Ms. VICKI APSEY: It's almost like until he's done something — you know, he wanted to earn the right to have all of that.
WELCH: Tom's a police officer on the night patrol. Vicki stays home to raise their daughter. Vicki's always kept a journal. It's where she tucks away her son's letters.
Ms. APSEY: I think I have it here.
WELCH: She thumbs through the journal, after flipping back and forth, as she finds what she's looking for: a small envelope with one piece of notepaper. Josh wrote the letter the day after his 19th birthday. She reads it aloud.
Ms. APSEY: I wish I could say I had a happy birthday, but last night we lost two Marines in an IED blast. It's sad, but you move on quick.
WELCH: He got to talk with his mom the same day he wrote that letter. Vicki remembers the call. She says that Josh sounded stressed, telling her about the Marines who died.
Ms. APSEY: And I said to him, I said listen, I said I'm praying for you. Don't worry. And he goes, mom, pray for my friends.
WELCH: Josh calls home about every 10 days. Vicki usually gets the calls — rarely when her husband's around. Just then, as we were talking, the phone rang in the other room.
Ms. APSEY: Oh, answer it.
Mr. APSEY: Hey, Josh. How you doing, son? I' m doing great. It's great to hear from you. Hey listen, I know your mom wants to talk to you, and I love you, and I miss you, and I just can't wait to see you, son.
Ms. APSEY: Hey, I haven't talked to you in so long.
WELCH: They talk about the Mustang Josh will buy when he comes home. Vicki tells him about the new puppy, what his sister is up to, and that his granddad walked a marathon in his honor.

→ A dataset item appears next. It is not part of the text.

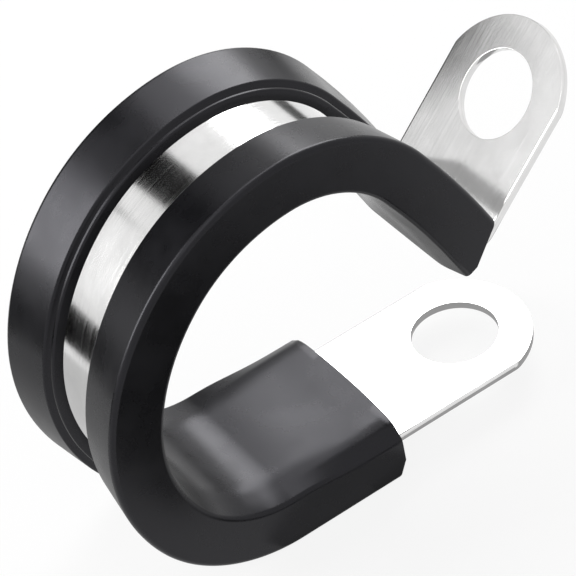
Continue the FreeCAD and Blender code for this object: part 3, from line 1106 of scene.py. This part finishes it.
@dataclass(frozen=True)
class Studio:
    """A pale floor, an even white surround, soft lamps, and cards that only the clip's mirror images show, as painted
    reflections, painted shadows and painted shade.

    The floor lies a hair below the clip, and each floor card a hair above the last, so that no two faces meet.
    """

    floor_size: float = 3.0
    floor_colour: tuple[float, float, float] = (0.9, 0.9, 0.9)
    floor_roughness: float = 0.9
    floor_glow: float = 0.88
    floor_gap: float = 0.02 * MM
    card_gap: float = 0.002 * MM
    fill: float = 0.2
    softboxes: tuple[Softbox, ...] = (
        Softbox("key", -60.0, 60.0, 0.5, 0.35, 0.35, 0.9),
        Softbox("right_box", 137.0, 38.0, 0.3, 0.155, 0.155, 6.5),
        Softbox("left_box", -119.0, 26.0, 0.3, 0.11, 0.19, 7.5),
        Softbox("back_box", 178.0, 66.0, 0.3, 0.16, 0.12, 3.0),
    )
    # Painted reflections: the first three cards darken parts of the mirrored surround; the last, a hair from the
    # upper tab's root, paints shade into the strip there.
    flags: tuple[Flag, ...] = (
        Flag("back_flag", -170.5, 13.5, 0.25, 0.23, 0.178, 0.0),
        Flag("high_flag", -162.0, 48.0, 0.25, 0.068, 0.135, 0.0),
        Flag("right_flag", 132.0, 0.0, 0.25, 0.048, 0.05, 0.05),
        Flag("tab_root_painted_shade", 90.0, 33.8, 0.01095, 0.018, 0.0052, 0.42),
    )
    # Painted shadows and painted reflections: cards on the floor that only mirror images show. The cards under and
    # behind the lower tab and beside the loop's lower left paint the clip's shadow on the floor. The card under the
    # loop's far side paints the loop's own body, which its pieces don't mirror. The rest darken or grey the floor
    # that the clip mirrors.
    floor_flags: tuple[FloorFlag, ...] = (
        FloorFlag("front_grey", 9.7, 0.0, 0.0467, 0.034, 0.024, 0.4),
        FloorFlag("front_dark", -9.4, 0.0, 0.0375, 0.03, 0.03, 0.1),
        FloorFlag("face_grey", -29.0, 0.0, 0.0126, 0.014, 0.008, 0.5),
        FloorFlag("tab_painted_shadow", 82.0, 0.0, 0.0143, 0.021, 0.032, 0.4),
        FloorFlag("tab_back_painted_shadow", 133.4, 0.0, 0.0233, 0.012, 0.03, 0.5),
        FloorFlag("bore_painted_reflection", -138.4, 0.0, 0.0107, 0.018, 0.02, 0.2),
        FloorFlag("left_painted_shadow", -124.6, 0.0, 0.0475, 0.044, 0.05, 0.62),
        FloorFlag("left_dark", -134.0, 0.0, 0.18, 0.15, 0.19, 0.0),
    )

    def lay_floor(self, level: float) -> None:
        """Adds the floor under the clip.

        Args:
            level: Its height in metres.
        """
        Bench.clear()
        bpy.ops.mesh.primitive_plane_add(size=self.floor_size, location=(0, 0, level))
        floor = Bench.name("floor")
        nodes = Nodes("pale_floor")
        shader = nodes.shader
        shader.inputs["Base Color"].default_value = (*self.floor_colour, 1.0)
        shader.inputs["Roughness"].default_value = self.floor_roughness
        amount = nodes.add("Math")
        amount.operation = "MULTIPLY"
        amount.inputs[1].default_value = self.floor_glow
        nodes.link(rays_that_show(nodes.tree), amount.inputs[0])
        glow = nodes.add("Emission", Color=WHITE, Strength=1.0)
        mix = nodes.add("MixShader")
        nodes.link(amount.outputs["Value"], mix.inputs["Fac"])
        nodes.link(shader.outputs["BSDF"], mix.inputs[1])
        nodes.link(glow.outputs["Emission"], mix.inputs[2])
        nodes.link(mix.outputs["Shader"], nodes.tree.nodes["Material Output"].inputs["Surface"])
        floor.data.materials.append(nodes.material)
        floor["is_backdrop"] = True

    def light_surround(self) -> None:
        """Makes the world white to the rays that show it, and an even fill light to the rest."""
        world = bpy.data.worlds.new("surround")
        bpy.context.scene.world = world
        world.use_nodes = True
        tree = world.node_tree
        background = tree.nodes["Background"]
        background.inputs["Color"].default_value = WHITE
        strength = tree.nodes.new("ShaderNodeMapRange")
        strength.inputs["To Min"].default_value = self.fill
        strength.inputs["To Max"].default_value = 1.0
        tree.links.new(rays_that_show(tree), strength.inputs["Value"])
        tree.links.new(strength.outputs["Result"], background.inputs["Strength"])

    def build(self, lowest: Vector, highest: Vector) -> None:
        """Sets up everything round the clip.

        Args:
            lowest: Lowest corner of the clip's box.
            highest: Highest corner.
        """
        level = lowest.z - self.floor_gap
        self.lay_floor(level)
        self.light_surround()
        middle = (lowest + highest) / 2
        for panel in (*self.softboxes, *self.flags):
            panel.place(middle)
        for layer, card in enumerate(self.floor_flags, 1):
            card.place(Vector((middle.x, middle.y, level + self.card_gap * layer)))
        bpy.context.scene.view_settings.view_transform = "Standard"


@dataclass(frozen=True)
class PhotoCamera:
    """The camera that the photograph was taken with, as fitted to the strip's and the rubber's edges.

    The fit's unit is 1.5 mm, and its origin is the lips' lower end on the strip's inner face. Its distance and its
    two shifts are in that unit, the sensor is in millimetres, and what the camera can see is in metres.
    """

    azimuth: float = -25.8615
    elevation: float = 41.182
    roll: float = -12.6419
    distance: float = 159.2266
    focal_pixels: float = 2582.291
    shift_right: float = 3.151
    shift_up: float = -7.0661
    unit: float = 1.5
    origin_x: float = -13.435
    image_side: float = 576.0
    sensor_width: float = 36.0
    nearest: float = 0.01
    farthest: float = 10.0

    def build(self, shape: LoopShape) -> None:
        """Adds the camera and makes it the scene's.

        Args:
            shape: Gives the height of the fit's origin.
        """
        back = direction(self.azimuth, self.elevation)
        level = Vector((math.cos(math.radians(self.azimuth)), math.sin(math.radians(self.azimuth)), 0.0))
        upright = back.cross(level)
        roll = math.radians(self.roll)
        right = level * math.cos(roll) + upright * math.sin(roll)
        up = upright * math.cos(roll) - level * math.sin(roll)
        offset = back * self.distance - right * self.shift_right - up * self.shift_up
        origin = Vector((self.origin_x, 0.0, shape.band_thickness))
        data = bpy.data.cameras.new("photo_camera")
        data.sensor_width = self.sensor_width
        data.lens = self.focal_pixels * self.sensor_width / self.image_side
        data.clip_start = self.nearest
        data.clip_end = self.farthest
        camera = bpy.data.objects.new("photo_camera", data)
        bpy.context.scene.collection.objects.link(camera)
        turned = Matrix((right, up, back)).transposed().to_4x4()
        camera.matrix_world = Matrix.Translation((origin + offset * self.unit) * MM) @ turned
        bpy.context.scene.camera = camera


def main() -> None:
    """Builds and dresses the clip, then sets up the studio round it."""
    logging.basicConfig(level=logging.INFO, format="%(message)s")
    cad_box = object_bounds()
    shape = LoopShape()
    for maker in (SteelBand(shape), RubberLiner(shape)):
        piece = maker.build()
        maker.dress(piece)
        LOG.info("%s: %d faces", piece.name, len(piece.data.polygons))
    Studio().build(*cad_box)
    PhotoCamera().build(shape)
    LOG.info("sizes written")


if __name__ == "__main__":
    main()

Mr. APSEY: Hey Josh, I'm proud of you, boy.
Ms. APSEY: We're very proud of you son and you just take care of yourself. And just know that, you know, we love you a lot and we miss you. I love you.
Mr. APSEY: Bye Josh.
Ms. APSEY: Okay. (Unintelligible) says love you.
WELCH: The call last for 12 minutes.
Ms. APSEY: Okay, bye.
WELCH: Then it's over.
Ms. APSEY: Well, what are the odds?
Mr. APSEY: I didn't recognize the number.
Ms. APSEY: Wow, okay. That's just awesome, that's awesome.
WELCH: The call was almost relaxed. Usually, Josh races through the list of things he needs. When he got on that bus and headed to Afghanistan back in May, his dad says he became a man. His parents can hear it on the phone.
Mr. APSEY: He's already got me out beat by anything I've ever been through in my life, so I'll definitely be all ears when he comes back home.
WELCH: And when he returns, they say it will be up to Josh to decide when and how much he wants to tell them about his time as a Marine at war.
For NPR News, I'm Catherine Welch in Wilmington, North Carolina.